If an emerging growth company, indicate by check mark if the registrant has elected not to use the extended transition period for complying with any new or revised financial accounting standards provided pursuant to Section 13(a) of the Exchange Act. ¨

 

 

 

 

 

 

Item 8.01 Other Events.

 

Filing of Prospectus Supplement

 

On March 3, 2025, Redwood Trust, Inc. (the “Company”) filed a shelf registration statement Form S-3 (the “New Registration Statement”) with the Securities and Exchange Commission (the “SEC”) to replace their existing automatic shelf registration statement on Form S-3ASR (No. 333-267440) filed with the SEC on March 4, 2022 (the “Prior Registration Statement”).

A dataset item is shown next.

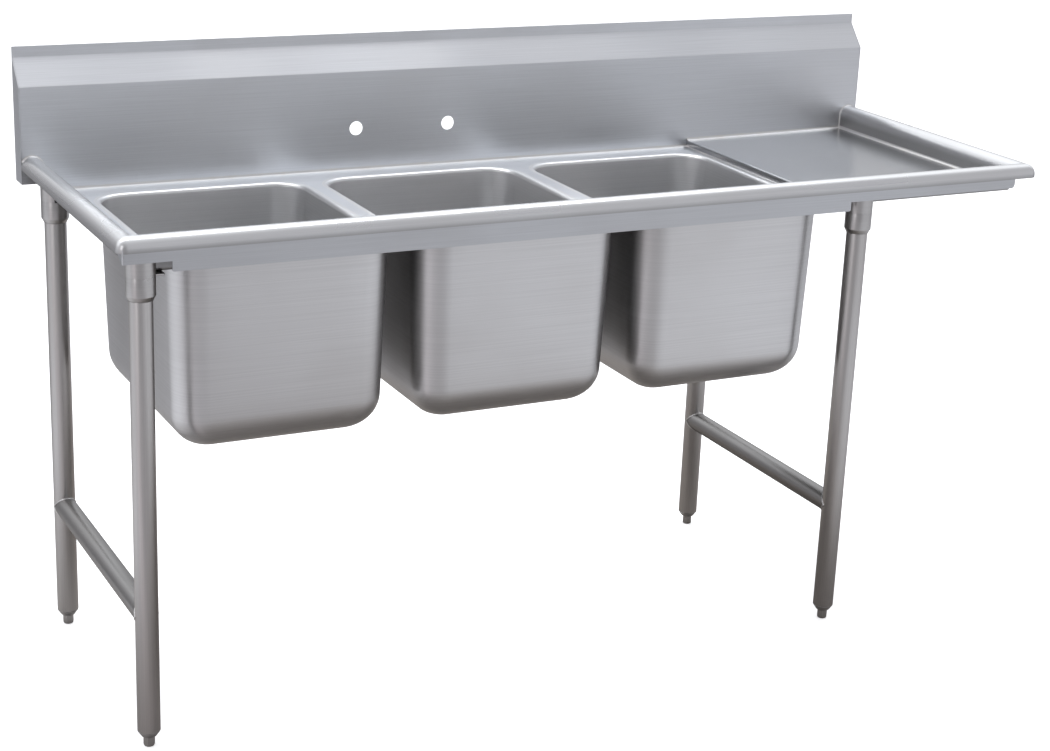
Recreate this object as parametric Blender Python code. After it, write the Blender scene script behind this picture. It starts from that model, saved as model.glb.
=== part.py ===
"""Three compartment sink with a right-hand drainboard, as separate sheet-metal and tube parts.

Units are metres, +Z is up and the floor is Z = 0. The user stands on the -Y side.
Lengths along X are measured from the sink's left end and lengths along Y from its front edge;
PLACE moves them so that the whole sink is centred on the origin.
"""
import math

import bmesh
import bpy
from mathutils import Vector

# --- driving sizes ---------------------------------------------------------------------------
SHEET = 0.0016              # 16 gauge sheet
GAP = 0.0003                # space between pieces that are welded, seated or butted together

BOWL_COUNT = 3
BOWL_WIDTH = 0.4064         # mouth, left to right
BOWL_LENGTH = 0.508         # mouth, front to back
BOWL_DEPTH = 0.3556         # deck surface to bowl floor
BOWL_BETWEEN = 0.0508       # from one mouth to the next
BOWL_CORNER = 0.060         # upright corner radius at the mouth
CORNER_TAPER = 0.65         # share of each step inward that comes off that radius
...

Upon effectiveness of the New Registration Statement on March 3, 2025, the Prior Registration Statement was deemed terminated.

 

In connection with the filing of the New Registration Statement, on November 7, 2025, the Company filed with the SEC a prospectus supplement (the “ATM Prospectus Supplement”) relating to its existing “at-the-market” equity offering of shares of the Company’s common stock, par value $0.01 per share (“Common Stock”) having an aggregate gross sales price of up to $175,000,000 (the “ATM Program”).

 

In connection with the filing of the prospectus supplement, the Company is filing as Exhibit 5.1 hereto an opinion of its Maryland counsel, Venable LLP, regarding the legality of the validity of the securities being registered under the prospectus supplement.

 

Entry into Amended Distribution Agreement

 

On November 7, 2025, the Company entered into Amendment No. 2 (the “Amendment”) to its distribution agreement (as amended, the “Agreement”) with BTIG, LLC, Citizens JMP Securities, LLC, Goldman Sachs & Co. LLC, J.P. Morgan Securities LLC and Wells Fargo Securities, LLC, as the Company’s sales agents (each, individually, an “Agent” and collectively, the “Agents”).

 

The purpose of the Amendment was to contemplate the sale of shares of Common Stock under the Agreement pursuant to the New Registration Statement and the ATM Prospectus Supplement. The material terms of the Agreement, including the aggregate gross sales price of shares of Common Stock that may be offered and sold from time to time, otherwise remain unchanged. The foregoing description of the Amendment is qualified in its entirety by reference to the Amendment filed as Exhibit 1.1 to this Current Report on Form 8-K and incorporated herein by reference.

 

 

 

 

Item 9.01 Financial Statements and Exhibits.

 

  (d) Exhibits.

 

  Exhibit No.   Description
  1.1   Amendment No. 2  to Distribution Agreement by and among BTIG, LLC, Citizens JMP Securities, LLC, Goldman Sachs & Co. LLC, J.P. Morgan Securities LLC and Wells Fargo Securities, LLC, dated November 7, 2025
  5.1   Opinion of Venable LLP
  23.1   Consent of Venable LLP (included in Exhibit 5.1)
  104   Cover Page Interactive Data File (embedded within the inline XBRL document)

 

 

 

 

SIGNATURES

 

Pursuant to the requirements of the Securities Exchange Act of 1934, as amended, the registrant has duly caused this report to be signed on its behalf by the undersigned hereunto duly authorized.

 

Date: November 7, 2025 REDWOOD TRUST, INC.